As this collection is meant to represent what it’s like being ninety, today I’m adding a short but painful piece.
My second son, Benjamin and his wife, Ella, have moved to Israel…Ella was born there, and the two live in the big house her father built decades ago. It is on the outskirts of Tel Aviv, has a garden and its own bomb shelter.
Benje and Ella and their five children are Orthodox Jews. In time their second son, Samuel, and his wife Estee were also inspired to live in Israel. They’ve been very happy.
Recently, Estee presented their three young daughters with a brother—named him David. When Benjamin’s older brother David left us last November, it cheered me there was still a David Thompson on this planet.
Samuel was able to continue his work designing video games, and Estee soon will return to her calling of Nurse Practitioner. They found the perfect apartment in a community of likeminded young people, Beit Shemesh, about nineteen miles west of Jerusalem.
Well, this morning an Iranian missile pierced through the famous Israeli protective “dome, ” struck a makeshift synagogue in Beit Shemesh, killed nine people, injured a couple of dozen.
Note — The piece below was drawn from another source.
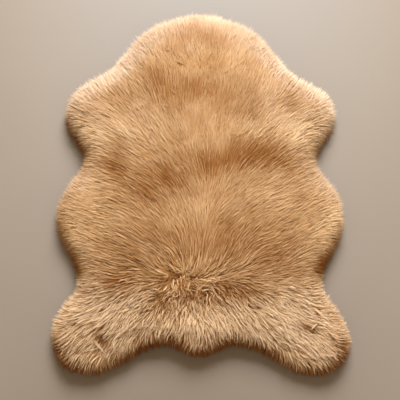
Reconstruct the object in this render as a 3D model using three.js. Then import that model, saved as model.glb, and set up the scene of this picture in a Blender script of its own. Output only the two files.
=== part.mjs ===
// Fur rug: a pelt-shaped floor rug of deep, dense pile that lies flat.
//
// The rug is one soft solid. Its flat underside is the backing, which stops
// short of the pile all round; the pile curls out over the backing's edge to
// its furthest reach a little above the floor, rounds up over the rim and runs
// on into a gently uneven top with broad swells and partings.
//
// Millimetres, +Z up. The rug lies on z = 0 with its head toward +Y, and x = y = 0
// is the middle of its overall size.

import * as THREE from 'three';
import { mergeVertices } from 'three/addons/utils/BufferGeometryUtils.js';

// ---------------------------------------------------------------- sizes, mm

const POINTS_AROUND = 204;   // points on every ring
const HEART = new THREE.Vector2(0, -60);   // the point the inner rings close on
const INNER_RINGS = 13;      // rings between the rounded rim and the heart
const HEART_RING = 0.1;      // size of the last ring, as a share of the first

// Outline of the pile's reach, clockwise from the head as seen from above: one
// row for each lobe, neck, waist and notch. heading is the outline's direction
// there in degrees from +X; pullIn and pullOut are how firmly it is held to
// that heading on the way in and on the way out.
const OUTLINE = [
  { name: 'crown of the head', x: 0, y: 447, heading: 0, pullIn: 58, pullOut: 52 },
  { name: 'brow, right', x: 155, y: 386, heading: -47, pullIn: 51, pullOut: 43 },
  { name: 'neck, right', x: 241, y: 293, heading: -29, pullIn: 37, pullOut: 74 },
  { name: 'shoulder, right', x: 332, y: 210, heading: -77, pullIn: 55, pullOut: 60 },
  { name: 'upper waist, right', x: 286, y: 86, heading: -82, pullIn: 33, pullOut: 60 },
  { name: 'flank, right', x: 353, y: -65, heading: -89, pullIn: 114, pullOut: 52 },
  { name: 'lower waist, right', x: 304, y: -189, heading: -99, pullIn: 36, pullOut: 43 },
  { name: 'thigh, right', x: 359, y: -297, heading: -70, pullIn: 32, pullOut: 32 },
  { name: 'heel, right', x: 377, y: -366, heading: -93, pullIn: 32, pullOut: 42 },
  { name: 'foot, right', x: 283, y: -449, heading: 180, pullIn: 54, pullOut: 77 },
  { name: 'notch, right', x: 90, y: -375, heading: 174, pullIn: 74, pullOut: 40 },
  { name: 'tail', x: -12, y: -402, heading: 178, pullIn: 64, pullOut: 36 },
  { name: 'notch, left', x: -93, y: -375, heading: 189, pullIn: 35, pullOut: 59 },
  { name: 'foot, left', x: -267, y: -445, heading: 180, pullIn: 64, pullOut: 73 },
  { name: 'heel, left', x: -373, y: -351, heading: 99, pullIn: 70, pullOut: 28 },
  { name: 'thigh, left', x: -350, y: -273, heading: 58, pullIn: 28, pullOut: 24 },
  { name: 'lower waist, left', x: -303, y: -192, heading: 98, pullIn: 28, pullOut: 42 },
  { name: 'flank, left', x: -354, y: -63, heading: 92, pullIn: 57, pullOut: 83 },
  { name: 'upper waist, left', x: -287, y: 90, heading: 84, pullIn: 46, pullOut: 28 },
  { name: 'shoulder, left', x: -333, y: 202, heading: 82, pullIn: 46, pullOut: 57 },
  { name: 'neck, left', x: -232, y: 306, heading: 28, pullIn: 70, pullOut: 42 },
  { name: 'brow, left', x: -151, y: 392, heading: 42, pullIn: 42, pullOut: 52 },
];

// Section through the rim: inset from the pile's furthest reach, and height.
const RIM_BELOW = [
  { name: 'edge of the backing', inset: 26, height: 0 },
  { name: 'pile curling under', inset: 9, height: 4 },
];
const RIM_ABOVE = [
  { name: 'furthest reach', inset: 0, height: 15 },
  { name: 'outer shoulder', inset: 3, height: 26 },
  { name: 'middle of the round', inset: 10, height: 36 },
  { name: 'inner shoulder', inset: 22, height: 44 },
];
const TOP_SECTION = [
  ...RIM_ABOVE,
  { name: 'end of the round', inset: 42, height: 50 },
  { name: 'standing pile', inset: 75, height: 53 },
  { name: 'middle of the rug', inset: 260, height: 55 },
];

// Broad swells (+) and partings (-) of the standing pile: centre, half-widths
// along x and y, and how far the top rises there.
const SWELLS = [
  { name: 'head', x: 0, y: 345, halfX: 110, halfY: 60, rise: 3 },
  { name: 'hollow under the head', x: -20, y: 270, halfX: 150, halfY: 28, rise: -6 },
  { name: 'shoulder, right', x: 215, y: 190, halfX: 80, halfY: 60, rise: 3 },
  { name: 'shoulder, left', x: -215, y: 190, halfX: 80, halfY: 60, rise: 2 },
  { name: 'parting, right of the back', x: 95, y: 112, halfX: 110, halfY: 26, rise: -6 },
  { name: 'parting, left of the back', x: -88, y: 72, halfX: 34, halfY: 18, rise: -7 },
  { name: 'back', x: 20, y: -30, halfX: 150, halfY: 90, rise: 3 },
  { name: 'hollow, left of the whorl', x: -165, y: -185, halfX: 80, halfY: 26, rise: -4 },
  { name: 'whorl', x: -55, y: -190, halfX: 26, halfY: 20, rise: -6 },
  { name: 'rump', x: 10, y: -295, halfX: 120, halfY: 34, rise: 3 },
  { name: 'divot, left leg', x: -238, y: -352, halfX: 20, halfY: 22, rise: -8 },
  { name: 'dent, left leg', x: -305, y: -315, halfX: 22, halfY: 14, rise: -4 },
  { name: 'divot, right leg', x: 262, y: -322, halfX: 30, halfY: 18, rise: -6 },
];

const FUR_COLOUR = new THREE.Color().setRGB(0.8, 0.62, 0.43, THREE.SRGBColorSpace);

// ---------------------------------------------------------------- outline

function headingVector(row) {
  const angle = THREE.MathUtils.degToRad(row.heading);
  return new THREE.Vector2(Math.cos(angle), Math.sin(angle));
}

function outlinePath(rows) {
  const path = new THREE.CurvePath();
  rows.forEach((from, i) => {
    const to = rows[(i + 1) % rows.length];
    const start = new THREE.Vector2(from.x, from.y);
    const end = new THREE.Vector2(to.x, to.y);
    path.add(new THREE.CubicBezierCurve(
      start,
      start.clone().addScaledVector(headingVector(from), from.pullOut),
      end.clone().addScaledVector(headingVector(to), -to.pullIn),
      end,
    ));
  });
  return path;
}

// Even points round the outline, moved so that their overall size is centred.
function centredOutline() {
  const points = outlinePath(OUTLINE).getSpacedPoints(POINTS_AROUND).slice(0, POINTS_AROUND);
  const centre = new THREE.Box2().setFromPoints(points).getCenter(new THREE.Vector2());
  points.forEach((p) => p.sub(centre));
  return { points, centre };
}

// The outline drawn in by a distance, square to itself.
function insetRing(points, inset) {
  const count = points.length;
  return points.map((p, i) => {
    const before = points[(i + count - 2) % count];
    const after = points[(i + 2) % count];
    const along = after.clone().sub(before).normalize();
    return new THREE.Vector2(p.x + along.y * inset, p.y - along.x * inset);
  });
}

function distanceToOutline(p, points) {
  let nearest = Infinity;
  const line = new THREE.Line3();
  const at = new THREE.Vector3(p.x, p.y, 0);
  const foot = new THREE.Vector3();
  points.forEach((q, i) => {
    const r = points[(i + 1) % points.length];
    line.start.set(q.x, q.y, 0);
    line.end.set(r.x, r.y, 0);
    line.closestPointToPoint(at, true, foot);
    nearest = Math.min(nearest, foot.distanceTo(at));
  });
  return nearest;
}

// ---------------------------------------------------------------- heights

function sectionHeight(inset) {
  const rows = TOP_SECTION;
  if (inset >= rows[rows.length - 1].inset) return rows[rows.length - 1].height;
  const k = rows.findIndex((row) => row.inset > inset);
  if (k <= 0) return rows[0].height;
  const [a, b] = [rows[k - 1], rows[k]];
  return THREE.MathUtils.mapLinear(inset, a.inset, b.inset, a.height, b.height);
}

function swellHeight(p, centre, inset) {
  const settle = THREE.MathUtils.smoothstep(inset, 12, 60);
  return settle * SWELLS.reduce((sum, swell) => {
    const u = (p.x + centre.x - swell.x) / swell.halfX;
    const v = (p.y + centre.y - swell.y) / swell.halfY;
    return sum + swell.rise * Math.exp(-u * u - v * v);
  }, 0);
}

// ---------------------------------------------------------------- solid

function buildRings() {
  const { points, centre } = centredOutline();
  const heart = HEART.clone().sub(centre);
  const rings = [...RIM_BELOW, ...RIM_ABOVE].map((row) => (
    insetRing(points, row.inset).map((p) => new THREE.Vector3(p.x, p.y, row.height))
  ));
  const first = rings[rings.length - 1];
  const top = (p) => {
    const inset = distanceToOutline(p, points);
    return sectionHeight(inset) + swellHeight(p, centre, inset);
  };
  for (let k = 1; k <= INNER_RINGS; k += 1) {
    const size = THREE.MathUtils.lerp(1, HEART_RING, k / INNER_RINGS);
    rings.push(first.map((q) => {
      const p = new THREE.Vector2(q.x, q.y).sub(heart).multiplyScalar(size).add(heart);
      return new THREE.Vector3(p.x, p.y, top(p));
    }));
  }
  return { rings, middle: new THREE.Vector3(heart.x, heart.y, top(heart)) };
}

// Skin over the rings, closed by the heart above and the flat backing below.
function furSolid() {
  const { rings, middle } = buildRings();
  const count = POINTS_AROUND;
  const position = [];
  const face = (a, b, c) => position.push(a.x, a.y, a.z, b.x, b.y, b.z, c.x, c.y, c.z);

  const sole = rings[0];
  THREE.ShapeUtils.triangulateShape(sole.map((p) => new THREE.Vector2(p.x, p.y)), [])
    .forEach(([a, b, c]) => {
      const turn = (sole[b].x - sole[a].x) * (sole[c].y - sole[a].y)
        - (sole[b].y - sole[a].y) * (sole[c].x - sole[a].x);
      if (turn > 0) face(sole[a], sole[c], sole[b]);
      else face(sole[a], sole[b], sole[c]);
    });

  for (let k = 0; k + 1 < rings.length; k += 1) {
    for (let i = 0; i < count; i += 1) {
      const j = (i + 1) % count;
      const [outerA, outerB, innerA, innerB] = [rings[k][i], rings[k][j], rings[k + 1][i], rings[k + 1][j]];
      face(outerA, innerB, outerB);
      face(outerA, innerA, innerB);
    }
  }
  const last = rings[rings.length - 1];
  for (let i = 0; i < count; i += 1) face(last[i], middle, last[(i + 1) % count]);

  const geometry = new THREE.BufferGeometry();
  geometry.setAttribute('position', new THREE.Float32BufferAttribute(position, 3));
  const merged = mergeVertices(geometry, 1e-3);
  merged.computeVertexNormals();
  return merged;
}

const furRug = new THREE.Mesh(
  furSolid(),
  new THREE.MeshStandardMaterial({ color: FUR_COLOUR, roughness: 0.85, metalness: 0 }),
);
furRug.name = 'fur_rug';

const rug = new THREE.Group();
rug.add(furRug);

export default rug;
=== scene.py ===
import math

import bpy
import numpy as np
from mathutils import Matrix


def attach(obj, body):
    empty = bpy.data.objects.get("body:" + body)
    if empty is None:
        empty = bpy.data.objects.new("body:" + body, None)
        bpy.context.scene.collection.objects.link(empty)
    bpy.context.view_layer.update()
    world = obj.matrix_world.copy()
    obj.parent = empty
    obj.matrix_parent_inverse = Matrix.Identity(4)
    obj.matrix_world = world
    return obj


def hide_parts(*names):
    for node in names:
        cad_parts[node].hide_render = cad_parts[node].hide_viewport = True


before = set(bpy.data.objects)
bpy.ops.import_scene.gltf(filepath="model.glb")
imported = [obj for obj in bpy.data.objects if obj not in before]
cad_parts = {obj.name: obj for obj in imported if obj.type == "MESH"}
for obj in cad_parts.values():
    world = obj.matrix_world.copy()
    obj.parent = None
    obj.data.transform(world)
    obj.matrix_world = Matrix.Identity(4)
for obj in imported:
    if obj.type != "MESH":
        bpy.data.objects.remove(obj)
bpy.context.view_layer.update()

MM = 0.001

# ------------------------------------------------------------------ outline
# The rug's outline, as in the CAD: clockwise from the head, millimetres.
# name, x, y, heading in degrees, pull on the way in, pull on the way out
OUTLINE = [
    ("crown of the head", 0, 447, 0, 58, 52),
    ("brow, right", 155, 386, -47, 51, 43),
    ("neck, right", 241, 293, -29, 37, 74),
    ("shoulder, right", 332, 210, -77, 55, 60),
    ("upper waist, right", 286, 86, -82, 33, 60),
    ("flank, right", 353, -65, -89, 114, 52),
    ("lower waist, right", 304, -189, -99, 36, 43),
    ("thigh, right", 359, -297, -70, 32, 32),
    ("heel, right", 377, -366, -93, 32, 42),
    ("foot, right", 283, -449, 180, 54, 77),
    ("notch, right", 90, -375, 174, 74, 40),
    ("tail", -12, -402, 178, 64, 36),
    ("notch, left", -93, -375, 189, 35, 59),
    ("foot, left", -267, -445, 180, 64, 73),
    ("heel, left", -373, -351, 99, 70, 28),
    ("thigh, left", -350, -273, 58, 28, 24),
    ("lower waist, left", -303, -192, 98, 28, 42),
    ("flank, left", -354, -63, 92, 57, 83),
    ("upper waist, left", -287, 90, 84, 46, 28),
    ("shoulder, left", -333, 202, 82, 46, 57),
    ("neck, left", -232, 306, 28, 70, 42),
    ("brow, left", -151, 392, 42, 42, 52),
]
HEART = np.array([0.0, -60.0])
BACKING_INSET = 24.0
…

I asked Benje (thank heaven the cell phone still works) if Samuel and Estee lived close to where the missile struck. He said, “Mom, it’s like saying they live in Westwood and the missile hit Westwood.” Yes, it was close.
Prayers going up.
I just shook my head.
Oh. This morning in church singing in the choir gave me so much. Very comforting, a long hour in a choir loft with beautiful old melodies and very good people.
And granddaughter Kate wrote from New York that the scarf I knitted for her Taylor was “a work of art” and she wants to learn how to knit.
Now I’m going back to work (our novel is days from finishing), then will make supper, face the week. Worry about my children in Israel.
Life for the old lady goes on despite Trump and Khameini.